The shift from “I feel stupid” to “I feel productive” is massive for team morale and retention, even if it doesn’t show up in Michelle’s ROI calculations.

Why This Matters to Leadership

CFOs care about dollars. But CTOs and VPs Eng care about team effectiveness and retention.

When I presented docs investment to executive team:

To CFO: Michelle’s framework (measurable savings, ROI, risk mitigation)

To CTO: Qualitative impact

  • Reduced engineer frustration (retention)
  • Increased platform adoption (strategic)
  • Preserved institutional knowledge (risk)
  • Improved org reputation (hiring)

To CEO: Strategic narrative
“Our $3M platform investment isn’t delivering ROI because developers can’t figure out how to use it. $400K docs investment unlocks the value we already paid for.”

Different audiences, different framing. But all pointed to: docs are strategic, not nice-to-have.

The Mixed-Methods Measurement Approach

My recommendation: use both quantitative and qualitative.

Quantitative (Michelle’s framework):

  • Support ticket reduction
  • Onboarding time
  • Platform adoption
  • Engineering productivity

Qualitative (my addition):

  • User sentiment analysis (survey quotes)
  • Developer confidence scores (“I can successfully use the platform”)
  • Recommendation willingness (internal NPS)
  • Innovation indicators (new use cases discovered through self-service)

Present both. CFO loves numbers.
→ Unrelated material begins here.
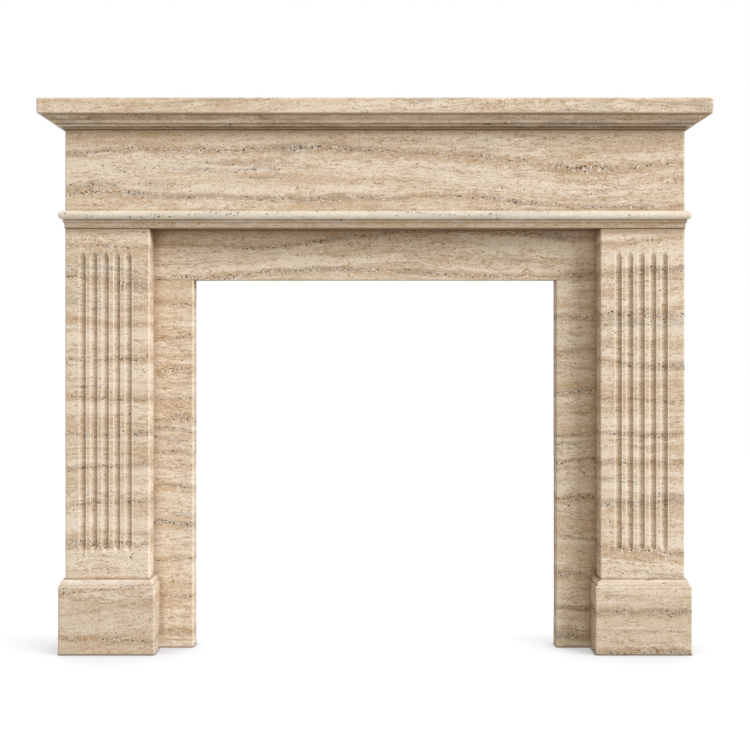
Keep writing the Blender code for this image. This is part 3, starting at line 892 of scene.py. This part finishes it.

Engineering leaders love human stories.

Together they make a compelling case: Documentation isn’t overhead—it’s strategic enablement.

The best docs investment I’ve ever made wasn’t measurable in dollars. It was watching a junior engineer read our getting-started guide and ship their first platform change in 3 days—something that used to take 3 weeks.